The same with the pain: Sometimes it’s just an intense sensation, while our perception is what makes it painful. You see this with feelings of rapture. Rapture is something that affects both the body and the mind. Sometimes the sensations in the body get extremely full, so full that you feel like you’re drowning. Then, when the perception comes in that you’re drowning, the rapture becomes unpleasant, something you want to run away from. But if you give the sensation some space, you’ll see that the sense of fullness can actually be pleasant. You search out what part of your mind or your awareness feels threatened by it and question it. Turn things around.

Or you can ask yourself, if there’s a pain in one part of the body or a blockage in one part of the body: “Which side do you think you’re on? Are you on the upper side? Or on the lower side?”

Many of us tend to focus our sense of where we are in the body up in the head, and the head is looking at the body as a distant thing. Or we identify with a sensation in the chest or in the heart. But learn how to question that. The center of the knower can be anywhere in the body at all. Your unexamined assumptions are what really weigh the mind down. So you want to be able to catch them, question them, pull back from them. That way, you’re no longer in the line of fire.

So these are some of the things you can learn about the mind from associating with the pain and learning how to question your cravings and assumptions. In digging these things up and questioning them, you find that you can release yourself from their power. That’s how insight happens.

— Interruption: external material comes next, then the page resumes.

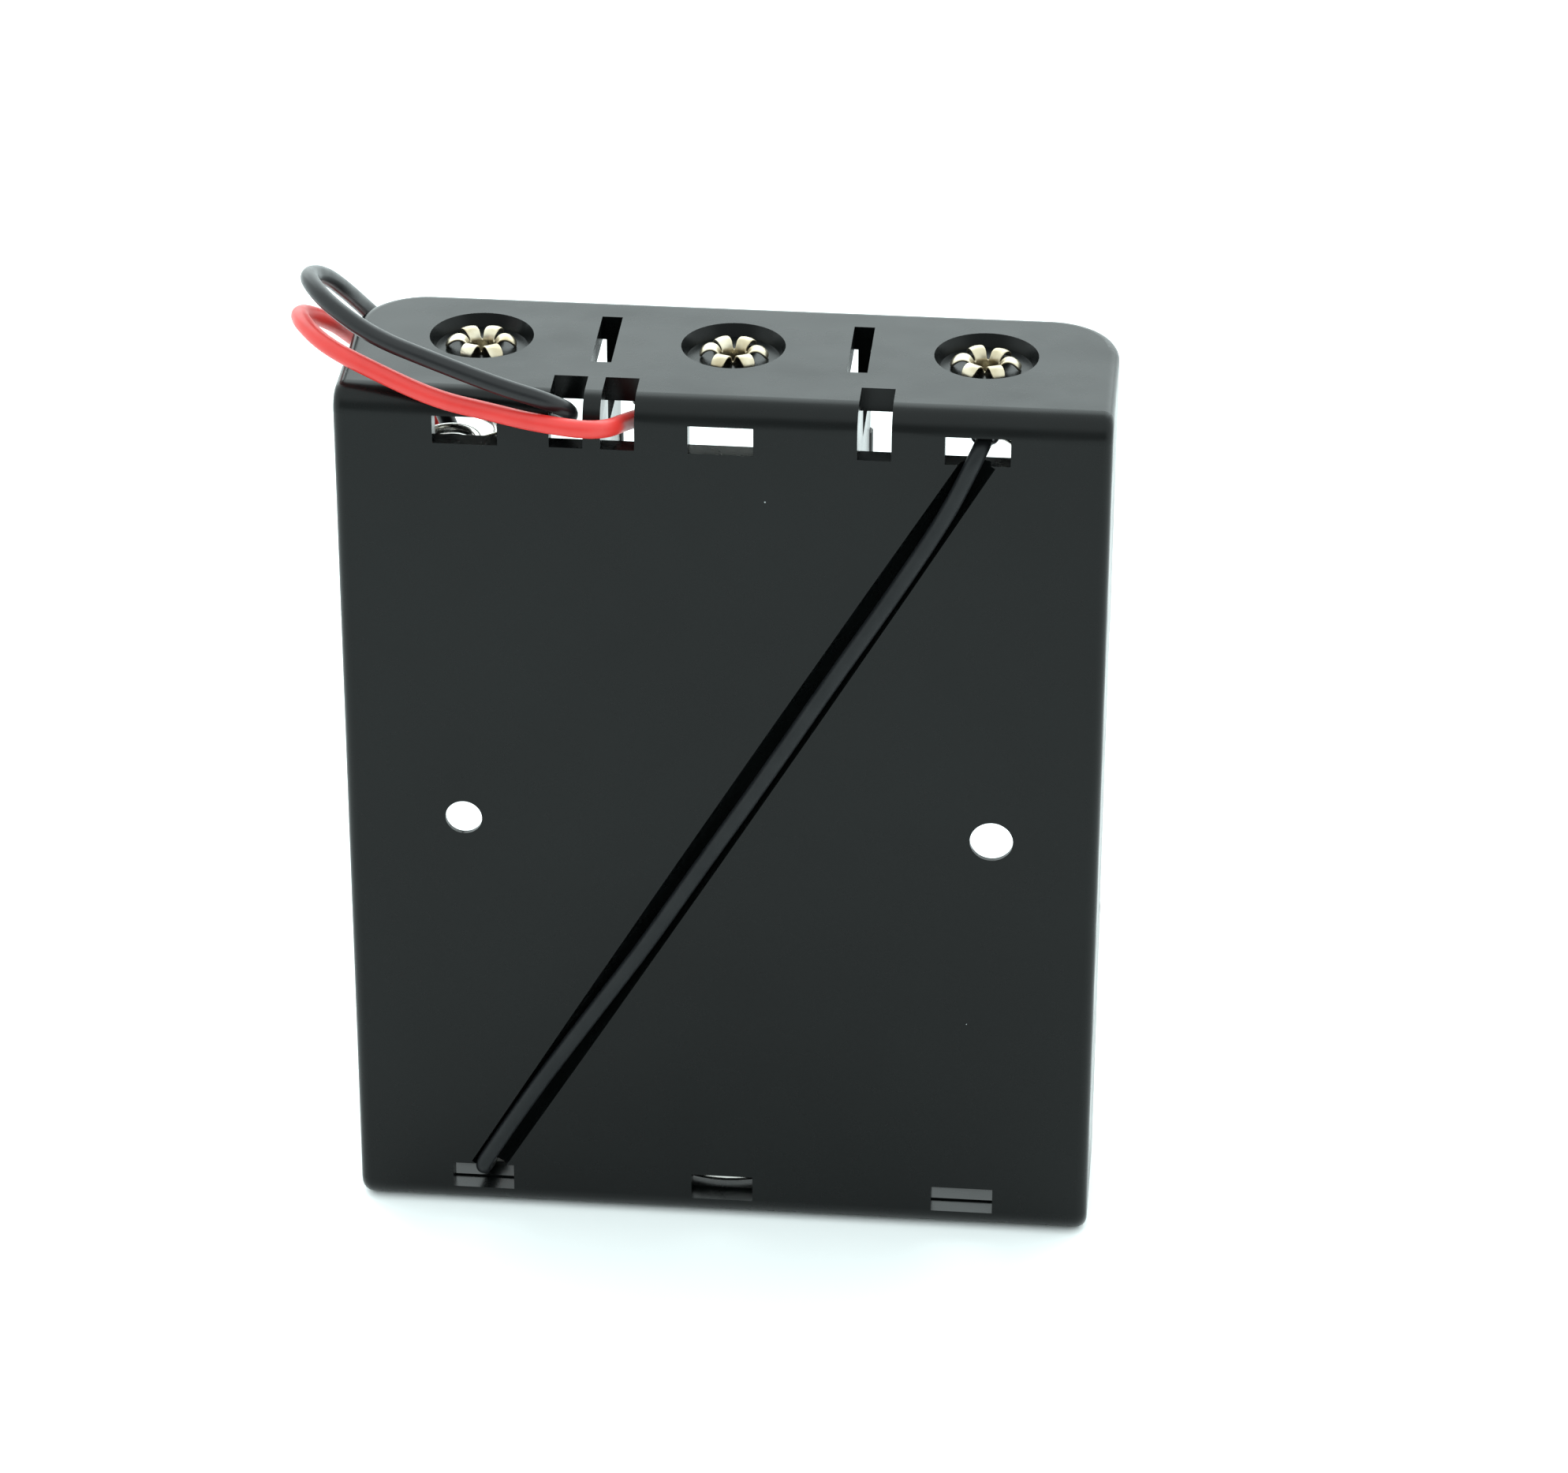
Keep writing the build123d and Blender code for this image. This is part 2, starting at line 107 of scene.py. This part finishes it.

There’s no one technique that will guarantee insights. Having one technique is like those big guns they had in Singapore prior to World War II. The British were sure the Japanese were going to come via the ocean, so they pointed all their guns out toward the ocean and set them in concrete. Then, of course, the Japanese came down the Malay Peninsula from behind the guns. The guns couldn’t be turned around, and that was it. If you just hope that one technique of noting or one technique of scanning or whatever is going to do the work for you, your defilements will laugh at you because they can sneak around behind the technique and take it over for their own purposes.

You want your assumptions to be hard for the defilements to pin down, so teach the mind how to questions its assumptions. When it comes to a new insight, learn how to question that, too. You’ll be a moving target, hard to hit.

You learn that a lot of the things you took to be solid and set are simply the results of activities you’ve been doing repeatedly, again and again and again. When you learn how to stop doing the activity, the things that seemed so solid will begin to dissolve away.

That’s how we get to know the third noble truth—the cessation of suffering, the cessation of stress—which you don’t have to comprehend beforehand. Just know that it’s really good and it’s something you can realize. Your duty is to comprehend stress and to abandon the cause by developing the path. The cessation will then happen on its own. That’s when you realize it.

It’s by hanging around this issue of pain, particularly the mental pain caused by craving or ignorance: That’s when you realize who your true friends really are.